Over the years I have kept in touch with some planners trying to convince them of the possible impacts on CBDs (including significant reduction in demand for office space) of massive amounts of telecommuting. The general reaction was skepticism since, according to the planners, cities had always been structured as centers with expanding series of rings for business and residential use.

From the beginning, my strategy for “inciting” telecommuting was to pick exemplars that would influence others to try it. So, hearing the reluctance of the planners, I shrugged and figured that the acceptance of telecommuting would be slow enough that individual cities might adapt to the telecommuting-induced flow of jobs from center to regional and local concentrations.

Near-instant dispersion

There was a slow but steady increase in the number of telecommuters worldwide in the 1980s through the 2010s, all according to my long range forecasts. This was mostly due to adoption by some major employers and many smaller concerns. All of these had reasonable times to prepare and adapt their organizations for the new ways of working.

Then came Covid-19. Widespread contagion or fears of it. Everybody out of the office! Our lives are at stake! Little to no time to adapt. CBDs became overnight wastelands. The office workers, the customers of many small support businesses in the CBDs, all gone. CBD office occupancy plummeted. Never to return?

This lasted two years or more. It also provided a worldwide demonstration that telecommuting works (whatever name it’s given) as well as an enforced training period for organizations to learn how to manage it. Management discovered that productivity went up, turnover rate went down, as did operating costs (except maintenance of unused office space). Telecommuters discovered that they really liked it and would fain return to the old office full time. Working away was good!

The renaissance?

But there were problems as well. Senior management, accustomed to the hierarchical rules of order, insisted that everyone return to the office full time, as BC (Before Covid). Realtors, and office property owners, and their banks saw visions of imminent bankruptcy unless everyone returned to the office.
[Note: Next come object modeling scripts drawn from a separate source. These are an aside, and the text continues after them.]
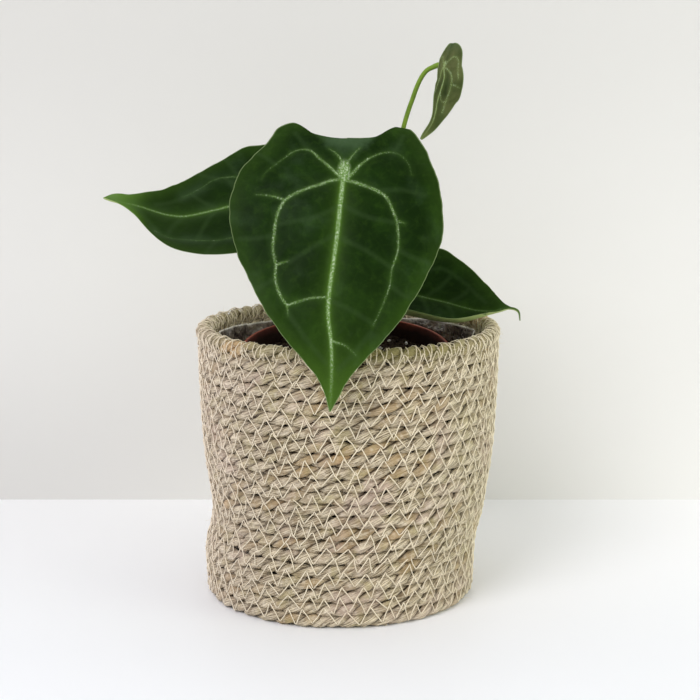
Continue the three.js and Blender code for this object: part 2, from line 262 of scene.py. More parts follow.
def run_of(line):
    """Length along a line at each of its points."""
    return np.concatenate([[0], np.cumsum(np.linalg.norm(np.diff(line, axis=0), axis=1))])


def unit(vectors):
    return vectors / np.maximum(np.linalg.norm(vectors, axis=-1, keepdims=True), 1e-9)


def grid_skin(points, layers, uv, gap_every=0):
    """A welded skin over a grid of points, with one value for each point in every layer.
    With gap_every, the strip of faces after that many strips is left out."""
    across, along = points.shape[:2]
    bm = bmesh.new()
    bmesh.ops.create_grid(bm, x_segments=along - 1, y_segments=across - 1, size=0.5)
    if gap_every:
        bm.faces.index_update()
        strips = [f for f in bm.faces if (f.index // (along - 1)) % (gap_every + 1) == gap_every]
        bmesh.ops.delete(bm, geom=strips, context="FACES")
    mesh = bpy.data.meshes.new("grid")
    bm.to_mesh(mesh)
    bm.free()
    mesh.vertices.foreach_set("co", (points * MM).ravel())
    for name, values in layers.items():
        values = np.broadcast_to(values, (across, along)).astype(np.float32)
        mesh.attributes.new(name, "FLOAT", "POINT").data.foreach_set("value", values.ravel())
    corners = np.empty(len(mesh.loops), int)
    mesh.loops.foreach_get("vertex_index", corners)
    mesh.uv_layers.new(name="UVMap").data.foreach_set("uv", uv.reshape(-1, 2)[corners].ravel())
    bm = bmesh.new()
    bm.from_mesh(mesh)
    bpy.data.meshes.remove(mesh)
    bmesh.ops.remove_doubles(bm, verts=bm.verts, dist=1e-6)
    bmesh.ops.recalc_face_normals(bm, faces=bm.faces)
    return bm


def tubes(lines, radii, sides, outward, tone=0.0, rough=0.0, flat=1.0):
    """Closed tubes along lines[tube, point], each with its seam on the side away from outward.
    They are round, or flat times as wide as they are thick in the outward direction."""
    first = lines[:, :1] - 0.05 * (lines[:, 1:2] - lines[:, :1])
    last = lines[:, -1:] + 0.05 * (lines[:, -1:] - lines[:, -2:-1])
    count = lines.shape[:2]
    outward = np.broadcast_to(outward, lines.shape)
    outward = np.concatenate([outward[:, :1], outward, outward[:, -1:]], 1)
    lines = np.concatenate([first, lines, last], 1)
    radii = np.pad(np.broadcast_to(radii, count), ((0, 0), (1, 1)))
    tone = np.pad(np.broadcast_to(tone, count), ((0, 0), (1, 1)), "edge")
    ahead = unit(np.gradient(lines, axis=1))
    side = unit(outward - (outward * ahead).sum(-1, keepdims=True) * ahead)
    up = np.cross(ahead, side)
    turn = np.linspace(-math.pi, math.pi, sides + 1)[None, :, None, None]
    ring = np.cos(turn) * side[:, None] + flat * np.sin(turn) * up[:, None]
    uneven = 1 + rough * np.random.default_rng(sides).normal(0, 0.5, (*ring.shape[:3], 1))
    uneven[:, -1] = uneven[:, 0]
    points = lines[:, None] + radii[:, None, :, None] * ring * uneven
    run = np.stack([run_of(line) for line in lines])[:, None] + 0 * turn[..., 0]
    uv = np.stack([run * MM, (turn[..., 0] / math.tau + 0.5) + 0 * run], -1)
    tone = tone[:, None] + 0 * run
    shape = (-1, lines.shape[1])
    return grid_skin(points.reshape(*shape, 3), {"tone": tone.reshape(shape)},
                     uv.reshape(*shape, 2), gap_every=sides)


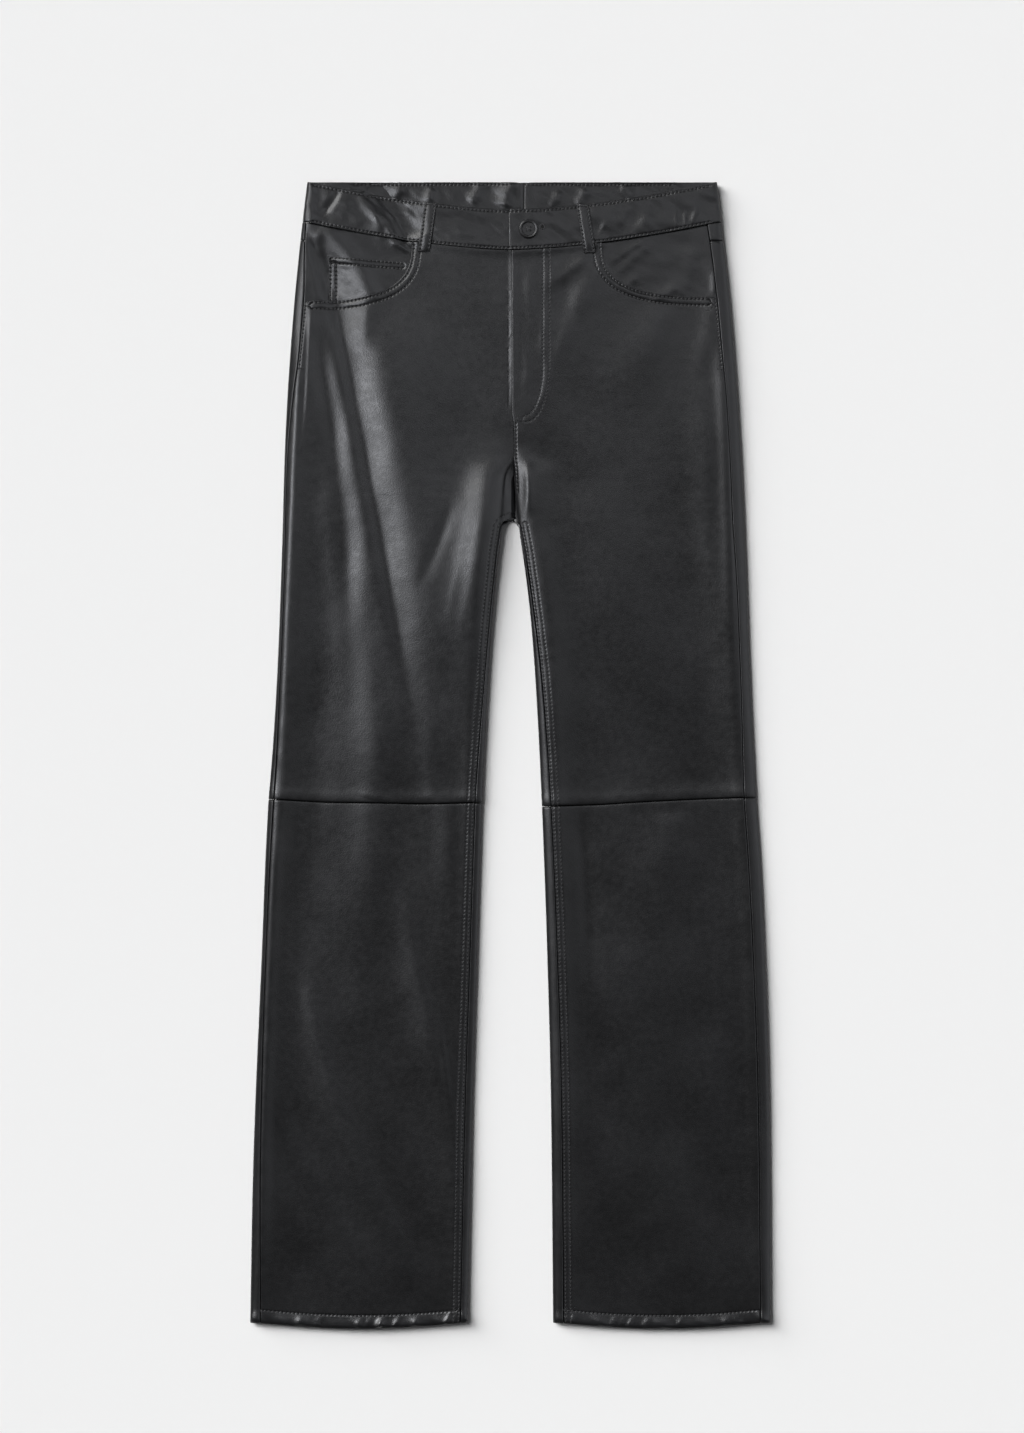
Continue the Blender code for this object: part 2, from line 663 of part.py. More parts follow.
def make_back_upper(side, finish):
    rows = [back_upper_row(side, level) for level in back_upper_levels()]
    return sheet("back_upper_" + side, facing_down(side, rows), WALL, finish)


def back_lower_row(side, step):
    knee = KNEE - SEAM_GAP / 2
    return back_leg_row(
        side,
        between(HEM, knee + knee_offset(side, 0), step),
        between(HEM, knee + knee_offset(side, 1), step),
    )


def make_back_lower(side, finish):
    rows = [back_lower_row(side, step) for step in leg_steps()]
    return sheet("back_lower_" + side, facing_down(side, rows), WALL, finish, doubled_rows=len(HEM_STEPS))


def make_yoke(side, finish):
    """The back yoke runs round the side to the outseam, where its top follows the dip of the front."""
    top_y = WAIST_BACK - BAND_HEIGHT
    rows = []
    for k in range(5):
        inner_y = between(yoke_seam(0) + SEAM_GAP / 2, top_y - SEAM_GAP / 2, k / 4)
        outer_y = between(yoke_seam(1) + SEAM_GAP / 2, top_y - SEAM_GAP / 2, k / 4)
        row = back_hip_row(side, outer_y, inner_y)
        for point in row[-len(STRIP_SHARES) :]:
            point.y -= k / 4 * waist_dip(point.x)
        rows.append(row)
    return sheet("back_yoke_" + side, facing_down(side, rows), WALL, finish)


def band_top(side, q):
    return between(BAND_TOP_AT_LAP[side], BAND_TOP, ramp(q, *LAP_EASE))


def waistband_row(side, step):
    """One row of the waistband from the centre back, round the side, to its end at the front."""
    back_y = between(WAIST_BACK - BAND_HEIGHT + SEAM_GAP / 2, WAIST_BACK, step)
    sign, under = SIGN[side], LOOP_RISE
    radius = (BAND_TOP - under) / 2
    edge = outer_edge[side](back_y)
    centre = centre_back(side, back_y) + SEAM_GAP / 2
    row = [Vector((sign * q, back_y, under)) for q in evenly(centre, edge - radius, 8)]
    for k in range(1, 8):
        turn = math.pi * k / 8
        q = edge - radius + radius * math.sin(turn)
        row.append(Vector((sign * q, back_y - waist_dip(q) * k / 8, under + radius * (1 - math.cos(turn)))))
    for q in evenly(edge - radius, BAND_END[side], 16):
        row.append(Vector((sign * q, back_y - waist_dip(q), band_top(side, q))))
    return row


def make_waistband(side, finish):
    rows = [waistband_row(side, step) for step in (0, 0.5, 1)]
    return sheet("waistband_" + side, facing_down(side, rows), BAND_WALL, finish)


def facing_drop(side, q, y):
    """The pocket facing lies under the front; the coin pocket lies between the two on the right."""
    drop = WALL + SEAM_GAP
    if side == "left":
        return drop
    from_seam = outer_edge[side](y) - outseam_inset[side](y) - q
    return drop * (1 + ramp(from_seam, 3 * MM, 12 * MM) * (1 - ramp(y, COIN_TOP + 7 * MM, COIN_TOP + 17 * MM)))


def make_pocket_facing(side, finish):
    low = MOUTH_LOW[side] - FACING_HIDDEN
    rows = []
    for step in FACING_STEPS:
        row = []
        y_side = between(low, WAIST_BACK - BAND_HEIGHT - SEAM_GAP / 2, step)
        inner = mouth_inner(side, y_side, FACING_HIDDEN)
        outer, _ = front_seams(side, y_side, y_side)
        for q in evenly(inner, outer, 8):
            y = y_side - ramp(y_side, MOUTH_LOW[side], WAIST_BACK - BAND_HEIGHT) * waist_dip(q)
            row.append(front_point(side, q, y, -facing_drop(side, q, y)))
        rows.append(row)
    return sheet("pocket_facing_" + side, facing_up(side, rows), WALL, finish)


def make_coin_pocket(finish):
    """A patch on the right facing, whose lower and inner edges run on under the front."""
    side = "right"
    low = MOUTH_LOW[side] - COIN_HIDDEN
    rows = []
    for step in COIN_STEPS:
        y_outer = between(low, COIN_TOP, step)
        inner = mouth_inner(side, y_outer - 4 * MM * step, COIN_HIDDEN)
        row = []
        for q in evenly(inner, COIN_X, 7):
            y = y_outer - step * COIN_SLOPE * (COIN_X - q)
            row.append(front_point(side, q, y, -(WALL + SEAM_GAP)))
        rows.append(row)
    return sheet("coin_pocket", facing_up(side, rows), WALL, finish)


def make_front_loop(side, finish):
    """A belt loop from the top edge of the waistband to a little below it."""
    top_x, bottom_x = (x * MM for x in FRONT_LOOPS_MM[side])
    top_y = WAIST_BACK - waist_dip(top_x)
    seam_y = front_waist_seam(bottom_x)
    bottom_y = seam_y - LOOP_BELOW
    rows = []
    for step in FRONT_LOOP_STEPS:
        y, x = between(bottom_y, top_y, step), between(bottom_x, top_x, step)
        low = front_height(side, abs(x), bottom_y)
        base = between(low, BAND_TOP, ramp(y, bottom_y, seam_y - 2 * MM))
        row = []
        for across, crown in FRONT_LOOP_CROWN:
            z = base + SEAM_GAP + LOOP_WALL + LOOP_ARCH * math.sin(math.pi * step) + crown * MM
            row.append(Vector((x + across * LOOP_WIDTH, y, z)))
        rows.append(row)
    return sheet("belt_loop_front_" + side, rows, LOOP_WALL, finish)


def make_back_loop(name, x, finish):
    """A belt loop under the back of the waistband, flat on the floor."""
    rows = []
    for step in (0, 0.5, 1):
        y = between(WAIST_BACK - BACK_LOOP_LENGTH, WAIST_BACK, step)
        rows.append([Vector((x + across * LOOP_WIDTH, y, 0)) for across in (0.5, 0, -0.5)])
    return sheet("belt_loop_back_" + name, rows, LOOP_WALL, finish)


def make_zip(finish):
    """The closed zip beside the right front's edge, under the left front."""
    rows = []
    for y in evenly(FLY_BOTTOM + 10 * MM, front_waist_seam(0) - 3 * MM, 7):
        row = []
        for q in evenly(ZIP_START, ZIP_START + ZIP_WIDTH, 2):
            row.append(front_point("left", q, y, -(WALL + SEAM_GAP)))
        rows.append(row)
    return sheet("fly_zip", rows, WALL, finish)


def make_button(finish):
    """A dished sew-through button with four holes, lathed from its profile."""
    base = BAND_TOP_AT_LAP["left"] + SEAM_GAP
    shape = bmesh.new()
    line = [shape.verts.new((r * BUTTON_RADIUS, 0, z * BUTTON_THICK)) for r, z in BUTTON_PROFILE]
    edges = [shape.edges.new(pair) for pair in zip(line, line[1:])]
    bmesh.ops.spin(shape, geom=line + edges, cent=(0, 0, 0), axis=(0, 0, 1), angle=2 * math.pi, steps=32)
    bmesh.ops.remove_doubles(shape, verts=shape.verts, dist=0.00001)
    bmesh.ops.recalc_face_normals(shape, faces=shape.faces)
    mesh = bpy.data.meshes.new("button")
    shape.to_mesh(mesh)
    shape.free()
    button = new_object("button", mesh, finish)
    button.location = (BUTTON_X, BUTTON_Y, base)
    for k in range(4):
        turn = math.pi / 4 + math.pi / 2 * k
        x, y = (BUTTON_HOLE_AT * math.sqrt(2) * f(turn) for f in (math.cos, math.sin))
        bpy.ops.mesh.primitive_cylinder_add(
            vertices=12, radius=BUTTON_HOLE, depth=20 * MM, location=(BUTTON_X + x, BUTTON_Y + y, base)
        )
        cutter = bpy.context.object
        cutter.name = f"button_hole_{k}"
        cutter.hide_render = True
        cut = button.modifiers.new(cutter.name, "BOOLEAN")
        cut.object = cutter
    return button


def main():
    for old in list(bpy.data.objects):
        bpy.data.objects.remove(old)
    leather = material("leather", LEATHER_COLOUR, 0.42)
    button_finish = material("button", BUTTON_COLOUR, 0.3)
    zip_finish = material("zip", ZIP_COLOUR, 0.6)
    for side in SIGN:
        make_front_upper(side, leather)
        make_front_lower(side, leather)
        make_back_upper(side, leather)
        make_back_lower(side, leather)
        make_yoke(side, leather)
        make_waistband(side, leather)
        make_pocket_facing(side, leather)
        make_front_loop(side, leather)
    make_coin_pocket(leather)
    for name, x in BACK_LOOPS_MM.items():
        make_back_loop(name, x * MM, leather)
    make_zip(zip_finish)
    make_button(button_finish)


main()
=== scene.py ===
"""Looks of the straight leather trousers, laid flat on their back with the front up.

Metres, +Z up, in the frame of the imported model. +X is the wearer's left, and +Y runs from the hems
to the waist. Each leather piece is a fine shell on its solid's form, with creases, seam hollows and
puckers pressed into it, and every row of sewing is drawn as separate stitches of thread.
"""

import json
import math
from collections import namedtuple

import bmesh
import bpy
import numpy as np
from mathutils import Matrix, Vector
from mathutils.bvhtree import BVHTree

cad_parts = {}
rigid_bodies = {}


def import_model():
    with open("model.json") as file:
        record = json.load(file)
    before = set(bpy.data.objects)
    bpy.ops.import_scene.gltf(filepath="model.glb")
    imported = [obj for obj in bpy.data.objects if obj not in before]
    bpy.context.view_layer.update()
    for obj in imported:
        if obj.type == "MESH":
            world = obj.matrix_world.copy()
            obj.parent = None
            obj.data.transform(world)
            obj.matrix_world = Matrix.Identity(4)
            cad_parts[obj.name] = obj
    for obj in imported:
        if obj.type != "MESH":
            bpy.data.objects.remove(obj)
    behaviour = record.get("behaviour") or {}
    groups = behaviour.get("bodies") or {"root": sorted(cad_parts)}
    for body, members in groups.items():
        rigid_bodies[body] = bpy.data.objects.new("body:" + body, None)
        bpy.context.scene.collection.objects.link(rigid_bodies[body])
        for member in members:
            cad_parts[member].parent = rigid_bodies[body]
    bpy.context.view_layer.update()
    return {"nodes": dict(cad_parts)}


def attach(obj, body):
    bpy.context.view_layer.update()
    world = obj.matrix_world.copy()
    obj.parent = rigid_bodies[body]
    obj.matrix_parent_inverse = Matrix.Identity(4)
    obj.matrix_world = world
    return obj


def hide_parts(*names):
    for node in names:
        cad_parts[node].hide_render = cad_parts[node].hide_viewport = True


MM = 0.001
SIDES = ("right", "left")
SIGN = {"right": -1, "left": 1}
FAR = 1e9

# A row of stitches: its line, half the gap of a double row, whether it is on the underside, how far the
# leather swells between the two, how strongly they pull it in and whether it is a bartack
Row = namedtuple("Row", "line gap below puff pull tack", defaults=(0, False, 0, 1, False))
# A leather piece: Subdivision levels, cuts of its upper faces, whether it wraps round to the floor, how
# closely it is creased, the seams along it, and the sheet's flat width and length and its cut area
Cut = namedtuple("Cut", "levels cuts wraps creased seams flat area", defaults=(None,))
# A crease, as in CREASES_MM
Crease = namedtuple("Crease", "start through end height left right rise fall spread", defaults=(0.3, 0.3, 1))

# Camera
FRAME_WIDTH = 962.6 * MM  # what the view takes in at the height of the leather
FRAME_PIXELS = (1024, 1433)
VIEW_CENTRE = (-0.5 * MM, 35.7 * MM, 6 * MM)
CAMERA_HEIGHT = 3.5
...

So far, the great post-covid total return hasn’t happened. Sure, many telecommuters have discovered that part time return is good for keeping in touch and for getting organized for new projects. But full time in the office? No way. It’s still too easy to find a job where full-time office presence is not the thing. So, currently, CBD office occupancy in big cities is running somewhere between 40% and 60% and only slowly increasing, if at all. Even when there is partial return it tends to be in Tuesdays through Thursdays rather than full week occupancy.

Some of this movement by telecommuters may be switching to regional centers, both for uses of nearby office space for working meetings with colleagues and general personal uses. This may also produce shifts of service businesses to this centers. There isn’t good data on this that’s readily available.

As a counterexample, The Financial Times ran a story on 26 June titled: “HSBC exit a sign of Canary Wharf’s post-pandemic woes“. It focuses on the moves of business from a regional center of London, Canary Wharf, to The City in London’s center. This is largely a result of telecommuting producing lower demand for office space, but in the regional center rather than in the lately-bereft City. So the CBD gets partial recovery but at the expanse of the R(egional)BD.

Either way, there is a net loss of daily office occupancy in the city. That means a net loss of jobs serving those missing occupants unless the businesses providing those services disperse to wherever the telecommuters live.

As I’ve mentioned earlier, other survival options are available in CBDs but they take time and money to implement. The challenge now for CBDs is to turn that lower demand for offices into higher, and more lucrative demand for . . . what? Meanwhile, jobs and livelihoods are still in flux.